Deze beroepsgrond slaagt niet. De rechtbank overweegt dat uit artikel 4, vijfde lid, van de Definitierichtlijn niet voortvloeit dat de minister eisers het voordeel van de twijfel zou moeten geven. De minister heeft zich namelijk op het standpunt mogen stellen dat eisers niet eenduidig hebben kunnen vertellen over hoe het arrestatiebevel is verkregen. Dit klemt temeer omdat het arrestatiebevel het nieuwe element vormde dat aanleiding was om opnieuw een asielaanvraag in te dienen.
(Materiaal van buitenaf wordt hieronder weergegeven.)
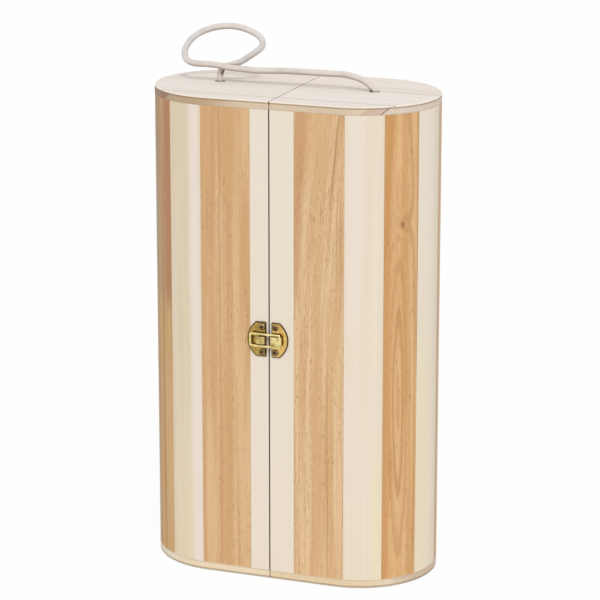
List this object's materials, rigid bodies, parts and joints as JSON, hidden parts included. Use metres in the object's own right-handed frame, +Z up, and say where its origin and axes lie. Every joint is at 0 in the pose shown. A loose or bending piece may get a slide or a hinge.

Daarmee had het voor eisers duidelijk moeten zijn dat het overleggen van het originele arrestatiebevel, evenals uitleg over hoe dat bevel in hun bezit is gekomen, in deze herhaalde asielprocedure van groot belang was. Voorts overweegt de rechtbank dat eisers niet aannemelijk hebben kunnen maken waarom de Azerbeidzjaanse autoriteiten zo veel moeite zouden hebben gedaan om het arrestatiebevel bij de ouders van eiser af te leveren, terwijl eisers geen oproepen hebben ontvangen voor de drie gestelde rechtszittingen. Omdat de minister het standpunt heeft mogen innemen dat de verklaringen van eisers niet samenhangend en aannemelijk zijn, voldeed hun relaas niet aan de voorwaarden bedoeld in artikel 4, vijfde lid, van de Definitierichtlijn, zodat daaruit geen verplichting voortvloeide hun het voordeel van de twijfel te gunnen.

Conclusie en gevolgen

10. De beroepen zijn ongegrond. De afwijzing van de asielaanvragen en de inreisverboden voor de duur van twee jaar blijven in stand. Daarmee staat ook vast dat eisers moeten terugkeren naar Azerbeidzjan, hetgeen reeds is vermeld in het terugkeerbesluit van 24 maart 2023.
10.1.
Eisers krijgen geen vergoeding van hun proceskosten.

Beslissing

De rechtbank verklaart de beroepen ongegrond.
Deze uitspraak is gedaan door mr. T.A. Oudenaarden, rechter, in aanwezigheid van
mr. J. Dijkstra, griffier, en openbaar gemaakt door middel van geanonimiseerde publicatie op rechtspraak.nl.
De uitspraak is uitgesproken in het openbaar en bekendgemaakt op:
Informatie over hoger beroep
Een partij die het niet eens is met deze uitspraak, kan een hogerberoepschrift sturen naar de Afdeling bestuursrechtspraak van de Raad van State waarin wordt uitgelegd waarom deze partij het niet eens is met de uitspraak. Het hogerberoepschrift moet worden ingediend binnen 1 week na de dag waarop deze uitspraak is verzonden. Kan de indiener de behandeling van het hoger beroep niet afwachten, omdat de zaak spoed heeft, dan kan de indiener de voorzieningenrechter van de Afdeling bestuursrechtspraak van de Raad van State vragen om een voorlopige voorziening (een tijdelijke maatregel) te treffen.

Voetnoten

2.Hof van Justitie van 10 juni 2021, ECLI:EU:C:2021:478.